To do: State the number of lines in these records that include the word "Blender", and add nothing to it.
===== Rows =====
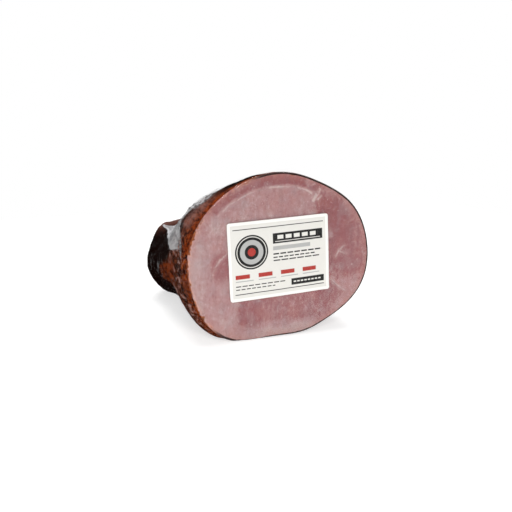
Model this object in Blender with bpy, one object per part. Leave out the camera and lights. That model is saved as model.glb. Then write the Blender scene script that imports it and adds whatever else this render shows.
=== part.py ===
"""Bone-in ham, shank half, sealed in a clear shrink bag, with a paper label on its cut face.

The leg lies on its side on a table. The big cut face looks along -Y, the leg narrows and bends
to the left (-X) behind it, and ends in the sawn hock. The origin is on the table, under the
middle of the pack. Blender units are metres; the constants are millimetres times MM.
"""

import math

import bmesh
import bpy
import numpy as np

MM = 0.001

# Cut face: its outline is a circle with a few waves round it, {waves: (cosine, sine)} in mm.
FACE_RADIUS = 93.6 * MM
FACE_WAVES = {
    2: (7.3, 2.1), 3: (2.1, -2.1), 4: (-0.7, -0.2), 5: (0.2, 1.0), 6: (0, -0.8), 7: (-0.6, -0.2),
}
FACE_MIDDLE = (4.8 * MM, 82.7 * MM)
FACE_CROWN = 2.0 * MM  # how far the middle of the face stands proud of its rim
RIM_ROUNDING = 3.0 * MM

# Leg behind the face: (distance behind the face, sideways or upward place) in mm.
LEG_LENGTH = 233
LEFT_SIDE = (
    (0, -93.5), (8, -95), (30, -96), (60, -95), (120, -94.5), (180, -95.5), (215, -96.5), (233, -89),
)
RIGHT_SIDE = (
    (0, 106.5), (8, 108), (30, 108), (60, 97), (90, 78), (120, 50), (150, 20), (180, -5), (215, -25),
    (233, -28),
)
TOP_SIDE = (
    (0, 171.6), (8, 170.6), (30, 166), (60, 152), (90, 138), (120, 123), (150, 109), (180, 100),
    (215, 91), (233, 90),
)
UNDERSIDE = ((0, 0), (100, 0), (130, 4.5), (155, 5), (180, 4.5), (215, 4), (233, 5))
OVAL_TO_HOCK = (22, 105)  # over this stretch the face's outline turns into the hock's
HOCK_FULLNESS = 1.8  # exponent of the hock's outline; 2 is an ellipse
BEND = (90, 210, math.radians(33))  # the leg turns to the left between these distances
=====
===== Rows =====
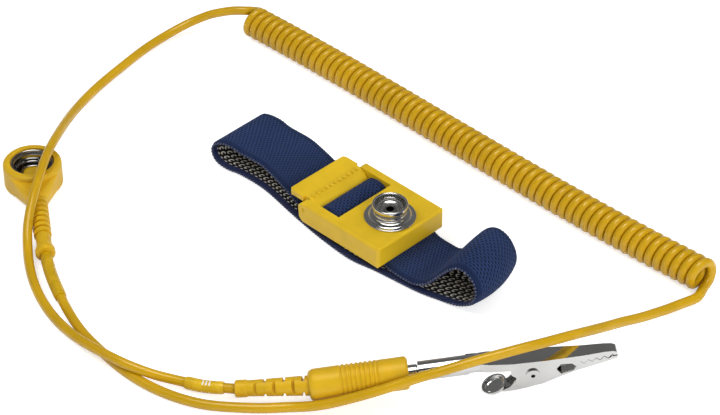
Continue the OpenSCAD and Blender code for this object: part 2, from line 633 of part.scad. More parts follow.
=====
Solution to this exercise: 3